The researchers are focusing on the Eastern Cascades, where the snowmelt feeds into the largest river in Washington state. The Yakima River supplies water to the region’s most productive agricultural area, the Yakima Valley, known for its cherries and hops. With the goal of finding a balance between wildfire prevention and hydrology needs, the research will inform a statewide forest management plan that’s under development by the Washington State Department of Natural Resources (DNR). The findings will also inform The Nature Conservancy’s (TNC) management of 38,000 acres in the Central Cascades.

The project is a partnership and “labor of love” between a team of researchers: Lundquist and Lumbrazo from UW; alumna and affiliate assistant professor Susan Dickerson-Lange (CEE Ph.D. ‘16), a hydrology consultant from Natural Systems Design; and Aquatic and Fishery Sciences alumna Emily Howe (Ph.D. ‘12), who leads snowpack and aquatic resources research for TNC. The team is collaborating with the Tapash Sustainable Forest Collaborative, which works to improve forest ecosystems in the Central Cascades and comprises Yakama Nation, United States Forest Service, Washington Department of Fish and Wildlife, TNC and DNR.

Alumna Susan Dickerson-Lange and Professor Jessica Lundquist looking at snow

Alumna Susan Dickerson-Lange and Professor Jessica Lundquist, from left, take a close look at the snow to see how snow crystals change on the north versus south side of Cle Elum Ridge.

A snowpack surprise

The layout of the forest floor — from the proximity of trees to whether slopes face north — can greatly impact the snowpack, causing snow to melt faster in certain locations. While it may seem obvious that snow underneath trees, protected from the sun, would melt more slowly than snow in open areas, this isn’t always the case.

3D lidar image
An example of a 3D lidar data point cloud which provides forest structure information, such as the size of gaps between trees.

Surprise findings harken back to 2009, when Lundquist and her graduate students first started to work on forest snow research in the Cedar River Municipal Watershed, located in the Western Cascades. They found that in mild climates, such as the Pacific Northwest, snow melts faster under trees than in open areas.
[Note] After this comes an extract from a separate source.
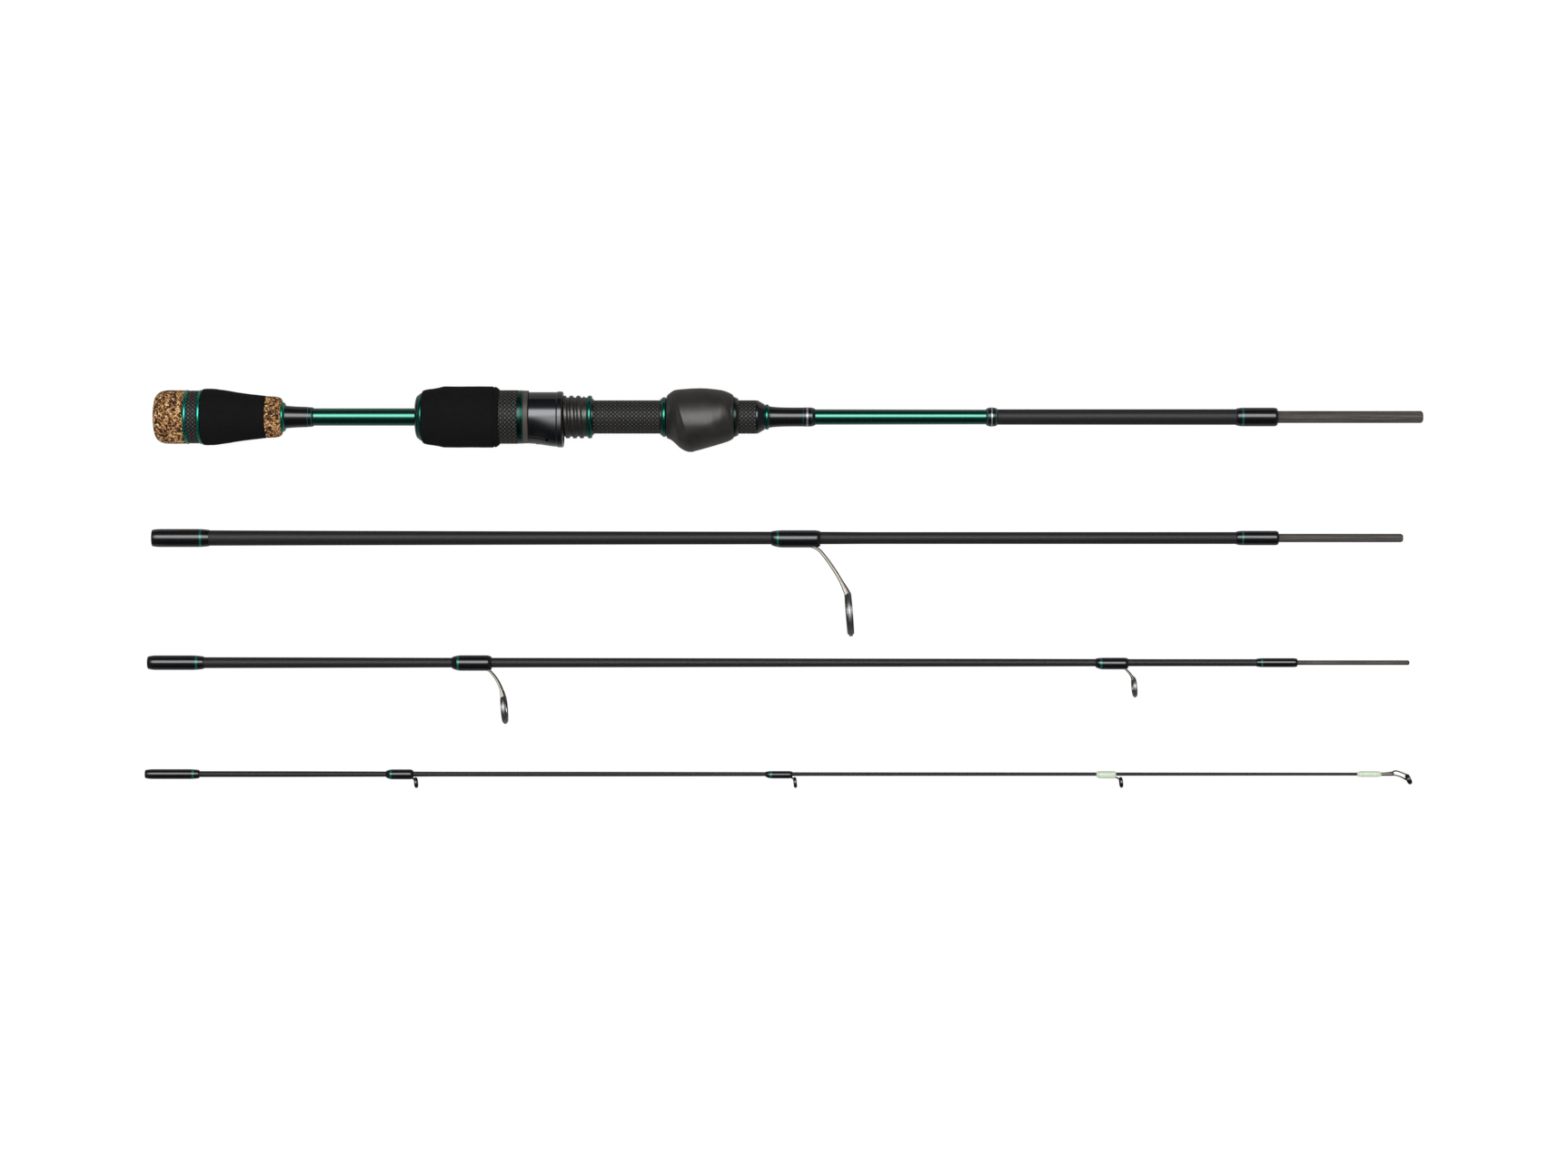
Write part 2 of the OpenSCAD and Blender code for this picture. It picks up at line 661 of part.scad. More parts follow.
if (on("blank_trim_ring")) blank_trim_ring();
if (on("ferrule_wrap_1")) ferrule_wrap_1();
if (on("trim_band_1")) trim_band_1();
if (on("spigot_1")) spigot_1();
if (on("hood")) hood();
if (on("hood_washer")) hood_washer();
if (on("nut_insert")) nut_insert();
if (on("nut_grip")) nut_grip();
if (on("nut_end_cap")) nut_end_cap();
if (on("nut_end_ring")) nut_end_ring();
if (on("nut_sleeve")) nut_sleeve();
if (on("nut_front_ring")) nut_front_ring();
if (on("blank_2")) blank_2();
if (on("ferrule_wrap_2_rear")) ferrule_wrap_2_rear();
if (on("ferrule_wrap_2_front")) ferrule_wrap_2_front();
if (on("trim_bands_2")) trim_bands_2();
if (on("spigot_2")) spigot_2();
if (on("guide_1_wrap")) guide_1_wrap();
if (on("guide_1_frame")) guide_1_frame();
if (on("guide_1_ring")) guide_1_ring();
if (on("blank_3")) blank_3();
if (on("ferrule_wraps_3")) ferrule_wraps_3();
if (on("trim_bands_3")) trim_bands_3();
if (on("spigot_3")) spigot_3();
if (on("guide_wraps_3")) guide_wraps_3();
if (on("guide_2_frame")) guide_2_frame();
if (on("guide_2_ring")) guide_2_ring();
if (on("guide_3_frame")) guide_3_frame();
if (on("guide_3_ring")) guide_3_ring();
if (on("blank_4")) blank_4();
if (on("socket_wrap_4")) socket_wrap_4();
if (on("trim_bands_4")) trim_bands_4();
if (on("guide_wraps_4")) guide_wraps_4();
if (on("glow_wraps")) glow_wraps();
if (on("small_guide_frames")) small_guide_frames();
if (on("small_guide_rings")) small_guide_rings();
if (on("tip_top_frame")) tip_top_frame();
if (on("tip_top_ring")) tip_top_ring();
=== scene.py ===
import json
import math
import bpy
import numpy as np
from mathutils import Vector, Matrix, noise


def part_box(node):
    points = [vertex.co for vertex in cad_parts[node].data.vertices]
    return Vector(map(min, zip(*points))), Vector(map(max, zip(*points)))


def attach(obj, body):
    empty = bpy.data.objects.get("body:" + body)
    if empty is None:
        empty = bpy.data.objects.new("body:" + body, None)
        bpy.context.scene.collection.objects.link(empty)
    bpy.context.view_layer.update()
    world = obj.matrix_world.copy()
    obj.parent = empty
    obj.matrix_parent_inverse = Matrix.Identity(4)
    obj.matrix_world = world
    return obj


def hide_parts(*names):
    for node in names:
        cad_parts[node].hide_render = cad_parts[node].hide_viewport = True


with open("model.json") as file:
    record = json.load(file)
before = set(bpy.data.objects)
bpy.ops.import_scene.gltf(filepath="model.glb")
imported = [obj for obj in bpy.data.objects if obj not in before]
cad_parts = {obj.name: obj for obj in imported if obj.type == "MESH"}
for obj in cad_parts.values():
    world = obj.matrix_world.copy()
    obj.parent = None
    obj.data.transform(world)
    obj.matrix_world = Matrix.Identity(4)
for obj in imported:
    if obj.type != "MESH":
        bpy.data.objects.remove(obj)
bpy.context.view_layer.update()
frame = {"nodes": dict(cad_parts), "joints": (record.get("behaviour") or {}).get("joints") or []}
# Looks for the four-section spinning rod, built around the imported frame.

MM = 0.001
NODES = frame["nodes"]
JOINTS = {j["name"]: j for j in frame["joints"]}
SLOT_OF_NODE = {}


# ------------------------------------------------------------------ places
# Each section's own frame, in metres: X along the blank, its rear end at x = 0.
def section_origin(joint, blank):
    p = JOINTS[joint]["pos_m"]
    return np.array([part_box(blank)[0].x, p[1], p[2]])


S = {
    1: np.array([0.0, 0.0, 0.0]),
    2: section_origin("section_2_twist", "blank_2"),
    3: section_origin("section_3_twist", "blank_3"),
    4: section_origin("section_4_twist", "blank_4"),
}
BODY = {1: "butt_section", 2: "section_2", 3: "section_3", 4: "section_4"}
FLOOR_Z = min(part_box(n)[0].z for n in NODES) - 0.00002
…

This is due to longwave radiation, which is emitted by trees proportional to their temperature. In warmer climates, trees emit more energy, which melts the snow.

“We noticed that our results were different from most of the published studies we read. Most said snow lasts longer under trees, but we discovered that’s just in colder climates,” Lundquist recalls. “An example I give my students is that in Seattle on cold winter nights, I have a big Fir tree in front of my house; if I park my car next to it, in the morning only half of the car has ice on it. The other half is protected from frost because of longwave radiation from the tree.”

Curious to know how much longer snow in open areas may last, the researchers recently investigated the snow located in gaps between trees across the Cascade Crest in the Eastern Cascades. Unlike a clearing, a gap in the forest is partly shaded by surrounding trees, with no trees directly above. In their recently published findings, the researchers found that snow can last up to a month longer in open gaps, particularly on north facing slopes.

“Gap snow is protected by nearby trees, but as the gaps get larger, the surrounding trees provide less shading from the sun and sheltering from the wind, so it’s this balancing act,” explains Dickerson-Lange, who led this phase of research and has been involved in the ongoing project since her Ph.D. studies. “More snow also accumulates in the gaps, since there aren’t branches blocking the snowfall and capturing the snow.”

Left: Ph.D. students Cassie Lumbrazo and Steven Pestana place temperature sensors. Top right: Aquatic and Fishery Sciences alumna Emily Howe secures a timelapse camera to a tree. Bottom right: RAPID researcher Karen Dedinsky attaches a Global Navigation Satellite System (GNSS) base station to a tripod. The equipment will be used to create GPS points that serve as ground control points for the lidar data.

From academics to application

With insight into the unique characteristics of snow melt in Pacific Northwest forests, the researchers are now working to translate their findings to the hands-on work of forest managers and — even more specifically — loggers.

“For example, we will advise which side of the ridge to thin on and where in the landscape to create gaps between trees ” explains Lumbrazo. “But first, we need to look at our field sites and see which plots maximize snow depth and retention while also considering fire resiliency.”

RAPID researcher Andrew Lyra prepares a drone equipped with a lidar instrument.
RAPID researcher Andrew Lyra prepares a drone equipped with a lidar instrument.

In preparation for this phase of research, the researchers collaborated with TNC foresters to strategically thin 12 field sites near Cle Elum Ridge. They carefully marked specific trees for removal to reflect a gradient of heavy to light thinning and associated gap sizes, equally divided between the north and south slopes.

To track the accumulation and melting of snow, timelapse cameras were distributed across the field sites. Data about the forest structure, such as the layout of trees and canopy coverage, was captured by researchers from CEE’s Natural Hazards Reconnaissance Facility (known as “RAPID”), who mapped the landscape in 3D using lidar remote sensing. The combined information will be used to assess the relationship between factors such as snow duration and forest density, to determine how snowpack retention may be optimized.

“Is there a sweet spot, and can we predict what that sweet spot would be?” asks Howe. “The ultimate goal is to ensure that our forest management actions for fire resilience are not exacerbating water scarcity. And, if possible, are there places where we could buffer climate impacts to the area’s hydrology? Our dream would be to increase stream flows.”